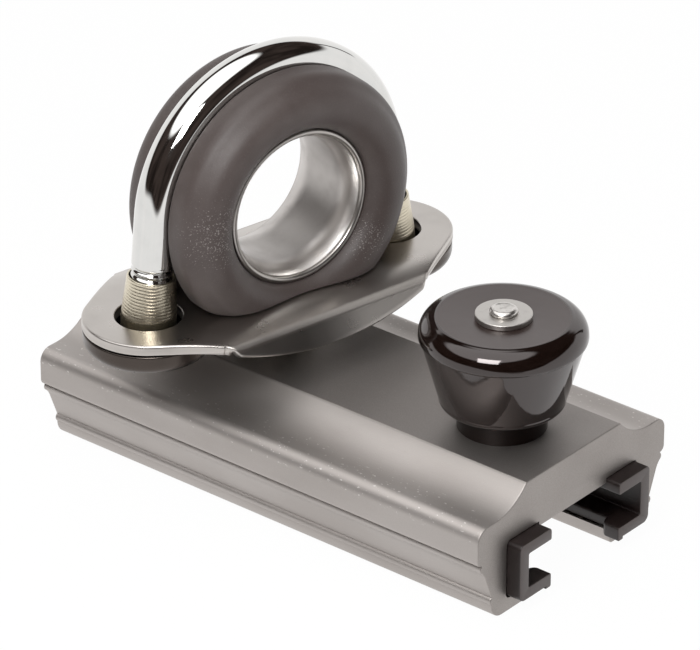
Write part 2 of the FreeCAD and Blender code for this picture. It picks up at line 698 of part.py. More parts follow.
def ring_section_steps(throat):
    """Steps over one cheek of the ring and down into the groove, as (radius, distance)."""
    cheek = THIMBLE_HALF_WIDTH - CHEEK_SETBACK
    halfway = (THROAT_HALF_LENGTH + cheek) / 2
    inner = (flared(throat, cheek), cheek)
    edge = (RING_RADIUS - RING_EDGE_ROUND, RING_EDGE_WIDTH)
    crown = ((inner[0] + edge[0]) / 2, RING_HALF_WIDTH)
    bulge = RING_EDGE_ROUND * (1 - sqrt(0.5))
    rim_middle = (RING_RADIUS - bulge, RING_EDGE_WIDTH - bulge)
    groove = ROD_RADIUS + GROOVE_FIT
    return [
        (throat, THROAT_HALF_LENGTH),
        ((flared(throat, halfway), halfway), inner),
        (crown, edge),
        (rim_middle, (RING_RADIUS, RING_EDGE_WIDTH - RING_EDGE_ROUND)),
        (RING_RADIUS, groove),
        (BOW_RADIUS, groove),
        ((BOW_RADIUS - groove * sqrt(0.5), groove * sqrt(0.5)), (BOW_RADIUS - groove, 0)),
    ]


def foot_cutter():
    """Everything above the plate, inside the round corners of the ring's flat foot."""
    centre_z = RING_FOOT_CORNER - RING_CENTRE_HEIGHT
    reach = RING_RADIUS - RING_FOOT_CORNER
    centre_y = sqrt(reach ** 2 - centre_z ** 2)
    out = (centre_y / reach, centre_z / reach)
    touch = (RING_RADIUS * out[0], RING_RADIUS * out[1])
    half_turn = (atan2(out[1], out[0]) - pi / 2) / 2
    middle = (
        centre_y + RING_FOOT_CORNER * cos(half_turn),
        centre_z + RING_FOOT_CORNER * sin(half_turn),
    )
    outside = (1.3 * touch[0], 1.3 * touch[1])
    top = 1.3 * RING_RADIUS
    steps = [(centre_y, -RING_CENTRE_HEIGHT), (middle, touch), outside, (outside[0], top), (0, top)]
    half = flat_face((0, -RING_CENTRE_HEIGHT), steps, across)
    cutter = both_halves(half.extrude(V(4 * RING_HALF_WIDTH, 0, 0)), AXIS_Y)
    cutter.translate(V(-2 * RING_HALF_WIDTH, 0, RING_CENTRE_Z))
    return cutter


def fairlead_ring():
    """Moulded ring with a groove for the bow, cut flat where it stands on the plate."""
    throat = THROAT_RADIUS + THIMBLE_WALL + THIMBLE_FIT
    half = turned((throat, 0), ring_section_steps(throat))
    whole = both_halves(half, AXIS_Z)
    return on_fairlead(about_ring(whole).common(foot_cutter()), BOW_TURN)


def write(name, shape):
    if shape.ShapeType != "Solid" and len(shape.Solids) == 1:
        shape = shape.Solids[0]
    if not shape.isValid() or shape.Volume <= 0:
        raise ValueError("bad solid: " + name)
    shape.exportStep(os.path.join("parts", name + ".step"))
    print(f"{name}: {len(shape.Solids)} solid, {shape.Volume / 1000:.2f} cm3")


def main():
    os.makedirs("parts", exist_ok=True)
    lower_washer_z = BODY_HEIGHT
    upper_washer_z = BODY_HEIGHT + SWIVEL_WASHER_THICKNESS + SPACER_HEIGHT
    pieces = {
        "slide_body": slide_body(),
        "liner_left": liner(-1),
        "liner_right": liner(1),
        "plunger_housing": plunger_housing(),
        "plunger_pin": plunger_pin(),
        "plunger_spring": plunger_spring(),
        "plunger_knob": plunger_knob(),
        "knob_washer": knob_washer(),
        "pivot_pin": pivot_pin(),
        "swivel_washer_lower": swivel_washer(lower_washer_z),
        "swivel_spacer": swivel_spacer(),
        "swivel_washer_upper": swivel_washer(upper_washer_z),
        "pivot_nut_washer": pivot_nut_washer(),
        "pivot_nut": pivot_nut(),
        "saddle_plate": saddle_plate(),
        "bow": bow(),
        "bow_nut_left": bow_nut(-1),
        "bow_nut_right": bow_nut(1),
        "seat_disc_left": seat_disc(-1),
        "seat_disc_right": seat_disc(1),
        "fairlead_ring": fairlead_ring(),
        "thimble": thimble(),
    }
    for name, shape in pieces.items():
        write(name, shape)


main()
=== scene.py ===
import bmesh
import bpy
import numpy as np
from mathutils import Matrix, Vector


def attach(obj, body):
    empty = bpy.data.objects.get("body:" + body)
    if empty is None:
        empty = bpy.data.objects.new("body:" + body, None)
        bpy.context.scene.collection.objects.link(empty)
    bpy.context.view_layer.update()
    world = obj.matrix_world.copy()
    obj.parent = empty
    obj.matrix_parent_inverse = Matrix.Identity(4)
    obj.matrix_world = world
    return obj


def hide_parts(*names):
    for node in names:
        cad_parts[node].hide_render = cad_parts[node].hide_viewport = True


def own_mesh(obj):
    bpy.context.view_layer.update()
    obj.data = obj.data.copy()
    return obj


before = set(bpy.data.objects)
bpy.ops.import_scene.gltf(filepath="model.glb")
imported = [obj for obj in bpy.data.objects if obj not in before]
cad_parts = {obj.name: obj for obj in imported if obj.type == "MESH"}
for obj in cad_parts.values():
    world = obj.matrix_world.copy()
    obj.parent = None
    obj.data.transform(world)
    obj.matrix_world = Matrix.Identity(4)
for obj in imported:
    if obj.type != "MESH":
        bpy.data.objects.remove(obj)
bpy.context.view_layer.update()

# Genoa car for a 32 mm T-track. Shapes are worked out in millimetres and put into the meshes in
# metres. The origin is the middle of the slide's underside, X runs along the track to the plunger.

MM = 0.001
TINY = 1e-6

# Sizes that several pieces share. On the saddle, u runs along the line of its tabs and v across it.
BODY_HALF_LENGTH = 52.0
BODY_HEIGHT = 24.15
SIDE_Y = 27.3
CEILING_Z = 13.4
LINER_HALF_LENGTH = 55.0
PLUNGER_X = 35.7
BORE_RADIUS = 6.5
COLLAR_TOP_Z = 28.65
CHAMBER_TOP_Z = 26.45
SHOULDER_Z = 15.05
STEM_RADIUS = 2.4
KNOB_FOOT_Z = 28.75
KNOB_TOP_Z = 45.85
WASHER_TOP_Z = 46.85
PIVOT_X = -18.9
SWIVEL_TURN = -12.2
BOW_TURN = -13.4
PLATE_TOP_Z = 36.8
PLATE_THICKNESS = 2.0
TAB_RADIUS = 12.2
TAB_FLARE = np.radians(33.5)
FOLD_LIMIT = 17.4
HOLE_U = 27.7
LEG_U = 27.2
RING_CENTRE_Z = 53.8
RING_RADIUS = 25.6
BOW_RADIUS = 25.45
ROD_RADIUS = 3.85

# A run of an outline that is longer than LONG_RUN gets a point GUARD inside each end that meets
# its neighbour at less than SHALLOW_TURN.
GUARD, LONG_RUN, SHALLOW_TURN = 0.08, 0.6, np.radians(40)


# Outlines

def arc_through(start, through, end, step):
    """Points after start on the circle through three points, about step millimetres apart."""
    (ax, ay), (bx, by), (cx, cy) = start, through, end
    d = 2 * (ax * (by - cy) + bx * (cy - ay) + cx * (ay - by))
    a2, b2, c2 = ax * ax + ay * ay, bx * bx + by * by, cx * cx + cy * cy
    centre = np.array([
        a2 * (by - cy) + b2 * (cy - ay) + c2 * (ay - by),
        a2 * (cx - bx) + b2 * (ax - cx) + c2 * (bx - ax),
    ]) / d
    radius = np.hypot(*(np.array(start) - centre))
    first, middle, last = (np.arctan2(p[1] - centre[1], p[0] - centre[0]) for p in (start, through, end))
    sweep = (last - first) % (2 * np.pi)
    if (middle - first) % (2 * np.pi) > sweep:
        sweep -= 2 * np.pi
    count = max(3, int(np.ceil(abs(sweep) * radius / step)))
    angle = first + sweep * np.arange(1, count + 1) / count
    return centre + radius * np.stack([np.cos(angle), np.sin(angle)], -1)


def outline(start, steps, step=0.25):
    """Polyline through steps; a step is a point, or a pair (through, end) for an arc."""
    runs = [np.array([start], float)]
    for item in steps:
        here = tuple(runs[-1][-1])
        if np.ndim(item[0]):
            runs.append(arc_through(here, item[0], item[1], step))
        elif np.hypot(item[0] - here[0], item[1] - here[1]) > TINY:
            runs.append(np.array([item], float))
    return np.concatenate(runs)


def rounding(y, z, dy, dz, backwards=False):
    """Steps of a quarter circle in the corner (y, z), from dy beside it to dz above it."""
    q = 1 - np.sqrt(0.5)
    start, end = (y + dy, z), (y, z + dz)
    if backwards:
        start, end = end, start
    return [start, ((y + dy * q, z + dz * q), end)]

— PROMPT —
Exactly the lines from the line with "obj.data.transform(world)" to the line with "TINY = 1e-6", both included, are to be extracted, and no others.

— TASK OUTPUT —
    obj.data.transform(world)
    obj.matrix_world = Matrix.Identity(4)
for obj in imported:
    if obj.type != "MESH":
        bpy.data.objects.remove(obj)
bpy.context.view_layer.update()

# Genoa car for a 32 mm T-track. Shapes are worked out in millimetres and put into the meshes in
# metres. The origin is the middle of the slide's underside, X runs along the track to the plunger.

MM = 0.001
TINY = 1e-6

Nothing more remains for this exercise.